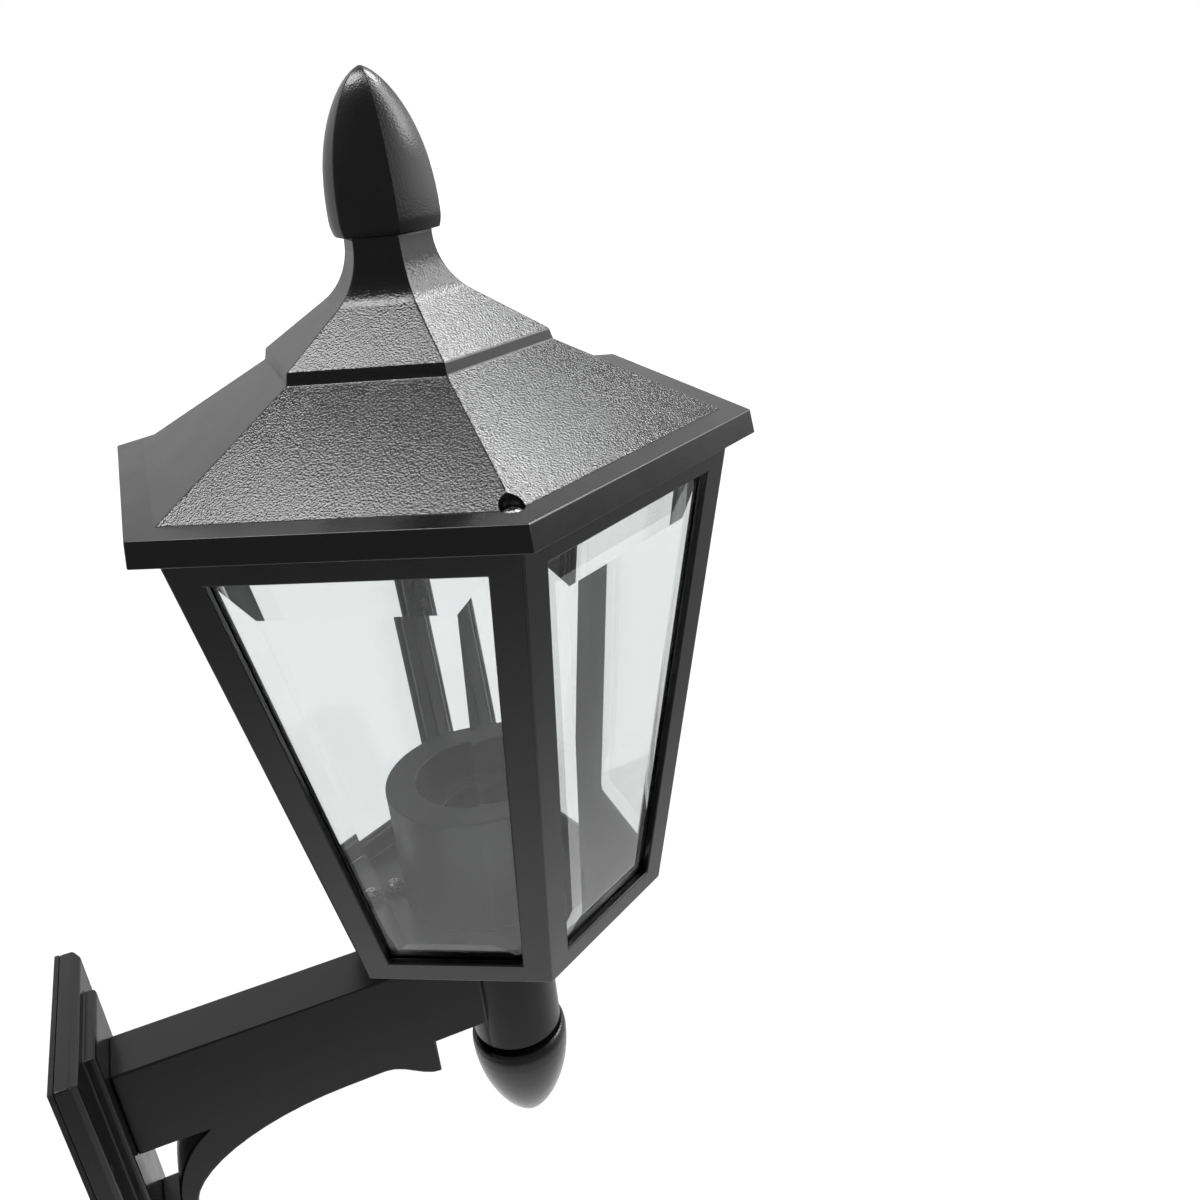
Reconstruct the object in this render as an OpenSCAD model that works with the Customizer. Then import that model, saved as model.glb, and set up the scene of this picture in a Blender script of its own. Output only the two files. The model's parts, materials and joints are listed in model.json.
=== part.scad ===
// Outdoor wall lantern: a six-sided glazed lantern on a stem, carried by a
// box-section arm with a curved brace that stands out from a wall plate.
// Origin: centre of the wall plate's back on the wall. +Z up, +Y into the wall.

/* [Bracket] */
// Distance from the wall to the lantern's axis
axis_out = 150; // [130:1:180]
// Height of the stem, from its foot up to the lantern's underside
stem_h = 68.6; // [60:0.2:90]
// Radius of the stem
stem_r = 16.8; // [15.5:0.1:20]
// Wall of the hollow stem and arm
cast_t = 2.5; // [2:0.1:3]
// Width of the arm
arm_w = 20; // [18:0.5:26]
// Height of the arm
arm_h = 36; // [33:0.5:42]
// Height of the arm's underside above the stem's foot
arm_low = 12; // [10:0.5:16]
// Reach of the wall brace below the arm
brace_drop = 44; // [40:0.5:50]
// Thickness of the brace's band above its foot
brace_t = 5.5; // [4.5:0.1:7]
// Depth of the blunt scroll end that the brace has near the stem
tail_drop = 14.5; // [11:0.5:17]

/* [Wall plate] */
// Width of the wall plate
plate_w = 66; // [60:1:80]
// Height of the wall plate
plate_h = 140; // [134:1:170]
// Distance from the wall to the plate's front
plate_out = 8; // [7.5:0.1:10]
// Height of the raised pad on the plate's front
pad_out = 4; // [3.5:0.1:5]
// Width of the raised pad
pad_w = 34; // [30:1:40]
// Sheet thickness of the wall plate
plate_t = 2.5; // [2:0.1:3]
// Thickness of the seal between plate and wall
seal_t = 1.5; // [1:0.1:2]
// Distance between the two wall screw holes
wall_hole_pitch = 48; // [46:0.5:50]
// Radius of a wall screw hole
wall_hole_r = 2.75; // [2.25:0.05:3.2]

/* [Lantern frame] */
// Corner radius of the frame at its foot
frame_low_r = 60.6; // [58:0.2:70]
// Corner radius of the frame where the roof's rim begins
frame_top_r = 92.3; // [86:0.2:94]
// Height of the frame from its foot to the roof's rim
frame_h = 161.4; // [140:0.2:190]
// Width of a post on each side of its corner
post_w = 9; // [8.4:0.1:11]
// Depth of the posts and rails
post_depth = 7.5; // [7.2:0.1:8.5]
// Thickness of the lip in front of a pane's groove
lip_t = 2.5; // [2:0.1:2.8]
// Height of the rail above a pane
top_rail = 9; // [8:0.1:12]
// Height of the rail below a pane
low_rail = 8; // [7.4:0.1:11]
// Thickness of the frame's floor
floor_t = 3; // [2.5:0.1:4]
// Height of the frame's collar inside the roof's rim
collar_h = 2; // [1.5:0.1:2.5]

/* [Panes] */
// Thickness of a pane in its middle
pane_t = 4; // [3.6:0.1:4.2]
// Thickness of a pane at its ground edge
pane_edge_t = 2; // [1.6:0.1:2.4]
// Width of the bevel along the sides and the foot
bevel_w = 11; // [8:0.5:14]
// Width of the bevel along the top
bevel_top = 13.5; // [9:0.5:18]
// How far a pane's edge reaches behind the frame's lip
pane_lap = 2.5; // [2:0.1:2.8]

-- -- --

* [REQUIRED TASK]: Quote the listing above from its first line to the line with "wall_hole_r = 2.75; // [2.25:0.05:3.2]", inclusive, and add nothing.

* [RESULT]:
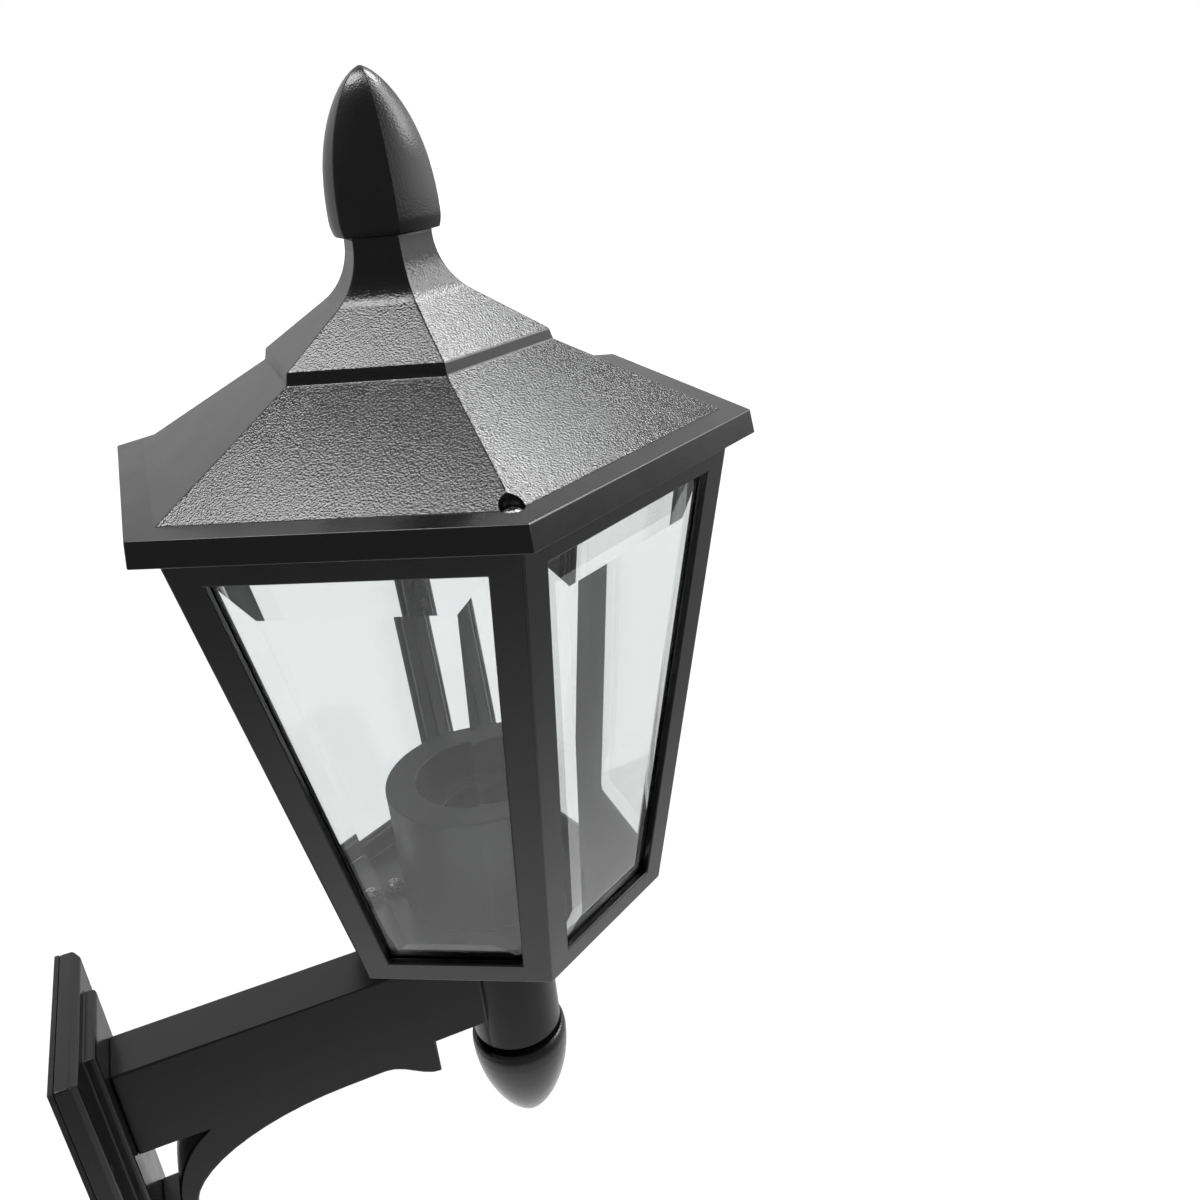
Reconstruct the object in this render as an OpenSCAD model that works with the Customizer. Then import that model, saved as model.glb, and set up the scene of this picture in a Blender script of its own. Output only the two files. The model's parts, materials and joints are listed in model.json.
=== part.scad ===
// Outdoor wall lantern: a six-sided glazed lantern on a stem, carried by a
// box-section arm with a curved brace that stands out from a wall plate.
// Origin: centre of the wall plate's back on the wall. +Z up, +Y into the wall.

/* [Bracket] */
// Distance from the wall to the lantern's axis
axis_out = 150; // [130:1:180]
// Height of the stem, from its foot up to the lantern's underside
stem_h = 68.6; // [60:0.2:90]
// Radius of the stem
stem_r = 16.8; // [15.5:0.1:20]
// Wall of the hollow stem and arm
cast_t = 2.5; // [2:0.1:3]
// Width of the arm
arm_w = 20; // [18:0.5:26]
// Height of the arm
arm_h = 36; // [33:0.5:42]
// Height of the arm's underside above the stem's foot
arm_low = 12; // [10:0.5:16]
// Reach of the wall brace below the arm
brace_drop = 44; // [40:0.5:50]
// Thickness of the brace's band above its foot
brace_t = 5.5; // [4.5:0.1:7]
// Depth of the blunt scroll end that the brace has near the stem
tail_drop = 14.5; // [11:0.5:17]

/* [Wall plate] */
// Width of the wall plate
plate_w = 66; // [60:1:80]
// Height of the wall plate
plate_h = 140; // [134:1:170]
// Distance from the wall to the plate's front
plate_out = 8; // [7.5:0.1:10]
// Height of the raised pad on the plate's front
pad_out = 4; // [3.5:0.1:5]
// Width of the raised pad
pad_w = 34; // [30:1:40]
// Sheet thickness of the wall plate
plate_t = 2.5; // [2:0.1:3]
// Thickness of the seal between plate and wall
seal_t = 1.5; // [1:0.1:2]
// Distance between the two wall screw holes
wall_hole_pitch = 48; // [46:0.5:50]
// Radius of a wall screw hole
wall_hole_r = 2.75; // [2.25:0.05:3.2]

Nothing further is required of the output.